Seamless steel pipe doesn’t stand out as the most riveting of topics. Not that it doesn’t serve a useful purpose, as a means of carrying high-pressure fluids like oil and natural gas. But as a conversation-starter at least, it’s one more for the plumbers than the policymakers.
Perhaps it’s time for a change; seamless pipe might be about to go much higher profile. That follows a ruling at the end of December from the US International Trade Commission (ITC) in favour of new duties of between 10% and 16% on Chinese imports. As a trade case, it’s the ITC’s largest ever by dollar value (Chinese firms sold $2.8 billion of pipe to American customers in 2008). It also follows another new US tariff last autumn, that time on Chinese tyres (see WiC31).
Beijing has already responded to the news (“strong dissatisfaction” and “resolute opposition” were mentioned). But proposers of the new duty seem determined on further action. They’ve been energised by news that Chinese exports look to be recovering. For the hawks convinced that a wider trade war is on the horizon, it’s another step towards the inevitable confrontation.
Free trade lobbyists, on the other hand, fret that Obama’s campaign promise to get tough on Chinese trade practices means that he is now in payback mode to the labour unions. In signing-off the tyre duties, Obama became the first president to act under a “China Specific Safeguard” law that allows for temporary trade barriers in cases in which an import is said to be creating ‘market disruption’. George W Bush turned down similar advice from the ITC on four separate occasions.
In fact, even the leading US tyre producers were against last year’s duty. Their main complaint was that the Chinese imports were low quality ones, sold largely to the most price-sensitive consumers. Most of the tyres manufactured in US factories are sold to a more discerning market, so the new tariffs were deemed unlikely to protect many American jobs. Chinese imports are going to be replaced by low-cost substitutes from places like Indonesia, Poland and Mexico – and not from factories in the US.

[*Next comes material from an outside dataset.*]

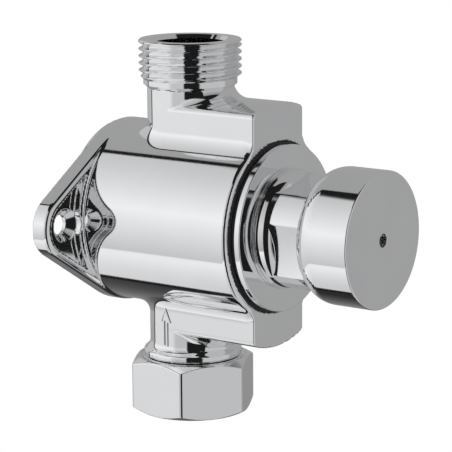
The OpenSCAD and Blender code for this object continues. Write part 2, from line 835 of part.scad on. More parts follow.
// Needle that meters the water past the piston
module timing_needle() {
    color([0.45, 0.46, 0.48]) forward() translate([needle_place, 0, piston_rear]) {
        cylinder(r = needle_r, h = piston_len, $fn = 32);
        translate([0, 0, piston_len]) cylinder(r = needle_r + needle_head_w, h = needle_head_t, $fn = 32);
    }
}

// Nut that clamps piston, sleeve, cup and washer against the spindle's collar
module piston_nut() {
    color([0.76, 0.62, 0.34]) forward() translate([0, 0, piston_rear + nut_gap]) difference() {
        cylinder(r = nut_out_r, h = nut_recess - nut_gap, $fn = 6);
        translate([0, 0, -cut]) cylinder(r = tail_r + seat_fit, h = nut_recess + 2 * cut);
    }
}

valve_body();
bonnet();
bonnet_o_ring();
stem_seal();
spring_plate();
seat_bush();
seat_o_ring();
timing_cylinder();
union_nut();
nut_retaining_ring();
inlet_gasket();
inlet_strainer();
push_button();
adjusting_screw();
spindle();
spring_cup();
spindle_clip();
return_spring();
seat_washer();
washer_cup();
spacer_sleeve();
piston();
piston_seal();
timing_needle();
piston_nut();
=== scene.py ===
import json
import math

import bpy
import numpy as np
from mathutils import Matrix, Vector


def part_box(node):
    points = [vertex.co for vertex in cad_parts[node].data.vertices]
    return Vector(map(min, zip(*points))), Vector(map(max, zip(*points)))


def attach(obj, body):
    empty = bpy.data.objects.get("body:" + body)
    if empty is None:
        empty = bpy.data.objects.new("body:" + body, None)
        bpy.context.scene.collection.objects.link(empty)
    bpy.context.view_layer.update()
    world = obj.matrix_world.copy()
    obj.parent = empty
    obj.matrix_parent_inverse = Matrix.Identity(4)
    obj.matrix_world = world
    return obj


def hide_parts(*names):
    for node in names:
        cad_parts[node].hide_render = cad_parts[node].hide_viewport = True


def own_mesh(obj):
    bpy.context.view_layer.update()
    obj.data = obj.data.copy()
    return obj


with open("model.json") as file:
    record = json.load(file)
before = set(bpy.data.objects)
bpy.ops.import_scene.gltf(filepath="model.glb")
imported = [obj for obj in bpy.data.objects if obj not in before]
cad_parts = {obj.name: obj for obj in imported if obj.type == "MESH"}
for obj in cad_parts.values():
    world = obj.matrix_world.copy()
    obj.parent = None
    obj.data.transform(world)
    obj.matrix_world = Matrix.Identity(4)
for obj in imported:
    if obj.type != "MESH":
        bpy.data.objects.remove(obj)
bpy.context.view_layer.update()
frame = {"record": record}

MM = 0.001

# Sizes, in millimetres. Depths count from the wall, along -Y. What a packed box can give is taken from it.


def node_box(node):
    low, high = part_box(node)
    return np.array(low) / MM, np.array(high) / MM


BODY_LOW, BODY_HIGH = node_box("valve_body")
BONNET_LOW = node_box("bonnet")[0]
BUTTON_LOW, BUTTON_HIGH = node_box("push_button")
NUT_LOW, NUT_HIGH = node_box("union_nut")
SPRING_LOW, SPRING_HIGH = node_box("return_spring")

# Edge roundings that several pieces share
TIGHT_EDGE = 0.05
FINE_EDGE = 0.1
SOFT_EDGE = 0.2
SHARP = 0.001

# Wall flange
RIM_H = 1.5
RIM_R = 23.6
RIM_OVERLAP = 1.0
RIM_ROUND = 0.3
EAR_REAR = 1.1
EAR_FRONT = 5.9
EAR_TIP_R = 8.3
EAR_CENTRE = BODY_HIGH[0] - EAR_TIP_R
EAR_ROUND = 1.3
EAR_REAR_ROUND = 0.3
FLANGE_R = 24.0
FLANGE_FILLET = 0.5
POCKET_DEPTH = 1.8
POCKET_FLOOR = EAR_FRONT - POCKET_DEPTH
POCKET_EDGE = 2.0
POCKET_CORNER = 0.4
POCKET_ROUND = 0.25
LEDGE_R = 25.0
SCREW_X = 28.5
SCREW_R = 2.5
SCREW_ROUND = 0.15
COUNTERSINK_R = 4.4
CONE_SCALE = 0.75

# Barrel and its chambers
BARREL_R = 23.4
BARREL_REAR_ROUND = 0.3
FRONT = -BODY_LOW[1]
FRONT_ROUND = 0.4
FRONT_CHAMFER = 0.8
FRONT_CHAMFER_ANGLE = 38.0
CHAMBER_R = 18.6
BACK_WALL = 5.0
BONNET_BORE_R = 19.0
BONNET_BORE_LEN = 7.0
RECESS_R = 21.8
RECESS_DEPTH = 1.5
RECESS_FLOOR = FRONT - RECESS_DEPTH

# Pipes and shoulders
PIPE_D = 23.0
PIPE_R = 11.1
SHOULDER_R = 31.7
LOWER_SHOULDER_R = 30.9
SHOULDER_ROUND = 0.9
SHOULDER_FILLET = 2.6
ROOT_FILLET = 4.0
ROOT_FADE_DEPTH = 5.0
ROOT_FADE_SIDE = 4.0
OUTLET_TOP = BODY_HIGH[2]
OUTLET_BORE_R = 9.2
OUTLET_FLOOR = 23.2
OUTLET_MOUTH = 1.0
STUB_LOW = BODY_LOW[2]
INLET_BORE_R = 8.0
INLET_OVERLAP = 2.0
COLLAR_R = 12.7
COLLAR_H = 1.8
COLLAR_LOW = NUT_HIGH[2] + 0.1
COLLAR_ROUND = 0.5
COLLAR_FILLET = 2.2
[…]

There are similarities in the steel pipe case, according to Adam Minter of Shanghai Scrap. He doubts that many US steel firms are making the type of pipe that the Chinese have been importing as they’re “bottom-feeder” products, well below international standards.
In China that may not be much of an issue as low wages mean the costs of replacing faulty pipes are lower too. But that’s not the case in developed markets, where energy firms are generally keener to avoid poorer quality imports, even at lower prices.

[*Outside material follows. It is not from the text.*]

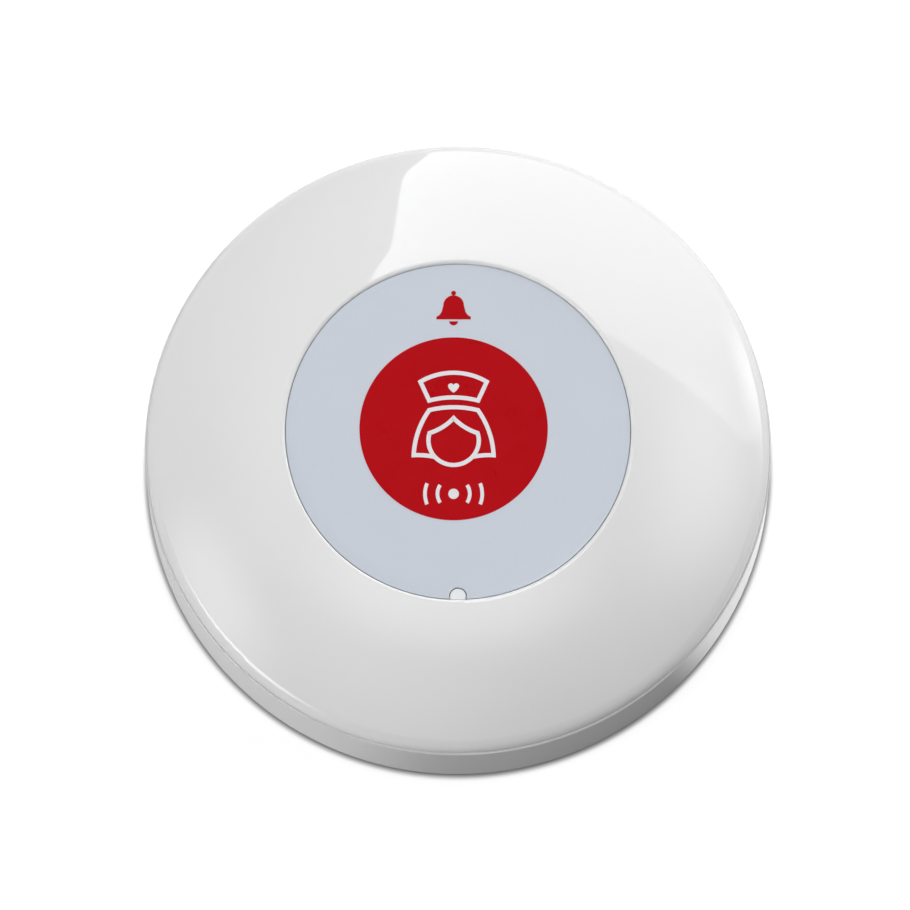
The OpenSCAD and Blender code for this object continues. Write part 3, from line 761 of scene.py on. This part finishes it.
def add_glow(name, azimuth, elevation, width, height, level):
    """A panel that fades out towards its border, so that its mirror image has no edge"""
    # Share of the half width that is fully bright
    core = 0.15
    azimuth, elevation = math.radians(azimuth), math.radians(elevation)
    away = Vector((
        math.cos(elevation) * math.cos(azimuth), math.cos(elevation) * math.sin(azimuth),
        math.sin(elevation),
    ))
    matrix = stand_off(Vector(), away, PANEL_DISTANCE)
    tree, strength = add_panel(name, matrix, width, height)
    place = add_node(tree, "ShaderNodeNewGeometry").outputs["Parametric"]
    # Runs from -1 to 1 along both sides of the panel
    centred = add_node(
        tree, "ShaderNodeVectorMath", {0: place, 1: (2, 2, 0), 2: (-1, -1, 0)},
        operation="MULTIPLY_ADD",
    )
    far = add_node(tree, "ShaderNodeVectorMath", {0: centred.outputs[0]}, operation="LENGTH")
    tree.links.new(smooth_rise(tree, far.outputs["Value"], 1.0, core, level), strength)


class BUTTON_OT_stage(bpy.types.Operator):
    """Set up the floor, the soft boxes and the camera"""

    bl_idname = "button.stage"
    bl_label = "Stage"

    # name, azimuth and elevation in degrees, width and height in metres, radiance
    PANELS = (
        ("left_panel", 200, 30, 1.2, 0.9, 2.58),
        ("low_left_panel", 215, 12, 1.6, 0.5, 7.2),
        ("low_right_panel", 20, 12, 1.0, 0.5, 4.75),
        ("right_panel", 5, 40, 1.4, 1.2, 2.0),
        ("front_panel", 250, 45, 1.6, 1.3, 0.72),
        ("over_panel", 180, 65, 1.9, 1.5, 0.88),
        ("top_panel", 265, 75, 1.6, 1.0, 2.16),
    )

    def execute(self, context):
        scene = context.scene
        settings = scene.stage
        scene.view_settings.view_transform = "Standard"
        add_floor(settings.floor, settings.floor_glow)
        add_surround(settings.surround)
        add_key(settings.key_edge, settings.key_base)
        for *place, radiance in self.PANELS:
            add_glow(*place, radiance * settings.fill)

        camera_data = bpy.data.cameras.new("camera")
        camera_data.sensor_width = 36
        camera_data.lens = camera_data.sensor_width * settings.distance / settings.view_width
        camera_data.clip_end = 10
        camera = add_object("camera", camera_data)
        away = Vector((0, -math.sin(settings.tilt), math.cos(settings.tilt)))
        camera.matrix_world = stand_off(Vector(settings.aim), away, settings.distance)
        scene.camera = camera
        return {"FINISHED"}


class BUTTON_PT_panel(bpy.types.Panel):
    """Lists the steps that dress the call button"""

    bl_label = "Call button"
    bl_space_type = "VIEW_3D"
    bl_region_type = "UI"
    bl_category = "Call button"

    def draw(self, context):
        for step in STEPS:
            self.layout.operator(step.bl_idname)


SETTINGS = {"casing": CasingSettings, "face": FaceSettings, "stage": StageSettings}
STEPS = (
    BUTTON_OT_casing, BUTTON_OT_film, BUTTON_OT_works, BUTTON_OT_spring, BUTTON_OT_prints,
    BUTTON_OT_stage,
)
CLASSES = (*SETTINGS.values(), *STEPS, BUTTON_PT_panel)


def register():
    """Add the settings, the steps and the panel"""
    for cls in CLASSES:
        bpy.utils.register_class(cls)
    for name, group in SETTINGS.items():
        setattr(bpy.types.Scene, name, PointerProperty(type=group))


def unregister():
    """Take away what register added"""
    for name in SETTINGS:
        delattr(bpy.types.Scene, name)
    for cls in reversed(CLASSES):
        bpy.utils.unregister_class(cls)


def main():
    """Run the steps in order"""
    register()
    bpy.ops.button.casing()
    bpy.ops.button.film()
    bpy.ops.button.works()
    bpy.ops.button.spring()
    bpy.ops.button.prints()
    bpy.ops.button.stage()


if __name__ == "__main__":
    main()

In which case, why the booming sales of Chinese pipe into the US after 2004? Minter says it was down to the oil price boom. Small, wildcatter drillers didn’t care too much about quality when oil was running up over $100 a barrel. Instead they were in expansion mode and ready to take bigger risks in prospecting for new strikes. Hence the sales of Chinese imports surged.
But this is getting into the details. And specifics are not something that pro-trade campaigners have been able to communicate especially well to American audiences receptive to anti-Chinese rhetoric.

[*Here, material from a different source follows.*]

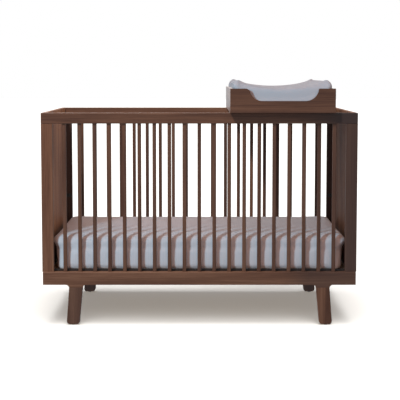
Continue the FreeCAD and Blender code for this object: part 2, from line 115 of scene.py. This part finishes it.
def sun(name, travel, strength, colour, spread, pieces, shadow=True, blockers=()):
    """Parallel light along travel, on the given pieces only; with blockers, nothing else shades them."""
    data = bpy.data.lights.new(name, "SUN")
    data.energy = strength
    data.angle = math.radians(spread)
    data.use_shadow = shadow
    hang_light(name, data, SUN_PLACE, travel, colour, pieces, blockers)


def lamp(name, place, target, strength, colour, size, pieces):
    """A small square lamp whose light has the given strength at its target."""
    travel = Vector(target) - Vector(place)
    data = bpy.data.lights.new(name, "AREA")
    data.size = size
    data.energy = strength * math.pi * travel.length_squared
    hang_light(name, data, place, travel, colour, pieces, ())


def hang_light(name, data, place, travel, colour, pieces, blockers):
    """Puts a light in the scene and links it to what it lights and what may shade that."""
    data.color = colour
    light = bpy.data.objects.new(name, data)
    light.location = place
    light.rotation_euler = Vector(travel).to_track_quat("-Z", "Y").to_euler()
    bpy.context.scene.collection.objects.link(light)
    lit = bpy.data.collections.new(name + "_lit")
    for piece in pieces:
        lit.objects.link(piece)
    light.light_linking.receiver_collection = lit
    if blockers:
        blocking = bpy.data.collections.new(name + "_blocking")
        for piece in blockers:
            blocking.objects.link(piece)
        light.light_linking.blocker_collection = blocking


def make_floor():
    """A plain pale floor that throws no light back on the crib."""
    bpy.ops.mesh.primitive_plane_add(size=FLOOR_SIZE, location=(0, 0, 0))
    floor = bpy.context.object
    floor.name = "floor"
    material = bpy.data.materials.new("floor_white")
    material.use_nodes = True
    shader = material.node_tree.nodes["Principled BSDF"]
    shader.inputs["Base Color"].default_value = (*FLOOR_COLOUR, 1)
    shader.inputs["Roughness"].default_value = 1.0
    shader.inputs["Specular IOR Level"].default_value = 0.0
    floor.data.materials.append(material)
    floor.visible_diffuse = False
    floor.visible_glossy = False
    return floor


def make_lights(floor, sheet, core, pad):
    """Soft studio light, set apart for the wood, the fabric and the floor."""
    hard = [nodes[name] for name in nodes]
    soft = [sheet, core, pad]
    panels = [nodes["left_end_panel"], nodes["right_end_panel"]]
    crib = [nodes[name] for name in nodes if not name.startswith(("tray", "changing"))]
    above_left = (-1.5, front_face - 1.5, 4.2)
    # wood and metal
    lamp("key", above_left, (0, front_face, 0.7), 2.9, (1.0, 0.94, 0.90), 0.3, hard)
    sun("panel_fill", (-0.8, 1.0, -0.3), 3.3, (1.0, 0.90, 0.80), 40, panels)
    sun("bounce", (0.2, 1.0, 1.2), 0.62, (1.0, 0.98, 0.98), 60, hard)
    sun("back_fill", (0.4, -1.0, -0.7), 1.3, (1.0, 0.96, 0.92), 50, hard)
    # fabric
    lamp("soft_key", (-2.1, -3.6, 2.2), (0, -0.34, 0.3), 2.2, (0.50, 0.80, 1.0), 0.5, soft)
    sun("soft_fill", (0.1, 0.1, -1.0), 0.9, (1.0, 0.48, 0.30), 60, soft, blockers=crib)
    sun("soft_glow", (0.0, 1.0, -0.2), 0.62, (1.0, 0.38, 0.12), 60, soft)
    sun("soft_back", (0.2, -1.0, -0.6), 0.7, (1.0, 0.95, 0.92), 50, soft)
    # floor
    sun("floor_key", (0, 0.1, -1.0), 2.2, (1, 1, 1), 36, [floor])
    sun("floor_rake", (0, 1.0, -1.0), 1.85, (1, 1, 1), 50, [floor])
    sun("floor_fill", (0, 0, -1.0), 0.72, (1.0, 0.88, 0.74), 1, [floor], shadow=False)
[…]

Instead blue-collar groups are rallied by warnings that the US manufacturing base is on the verge of an irreversible decline. Unless something is done to counter Chinese imports…
Not so, according to a report authored last year by Daniel Ikenson and Scott Lincicome for the Cato Institute. Yes, since 2008 American manufacturers have struggled. But that is a result of a cyclical downturn. It does not signal approaching doom for the US manufacturing economy in general.
In fact, American manufacturers actually set new records in 2006 for output, revenues, profits and investment returns. There were new highs again the following year, although profits and return on investment tailed off because of rising costs in commodities and transportation. In both years the backdrop was record imports into the US economy. Ergo: this is not a zero-sum game.
And what the doomsayers tend to overlook, say the authors of the report, is that American factories continue to account for far more ‘value-added’ production than their Chinese counterparts. For every dollar of output coming from Chinese factories, US firms are producing almost $2.50 in higher value products. So even if US firms are ceding ground in some “bottom-feeder” markets, they also have the potential to march ahead in other areas, like biotech, aircraft technology, advanced medical devices and sophisticated machinery.
In this context, squaring up to the Chinese over low quality tyres and fractured piping looks like something of a side issue.
Of course, that’s an argument that won’t convince the increasingly small number of US workers still making similar products. But the US president is supposed to be a great communicator. And he should be picking his battles elsewhere.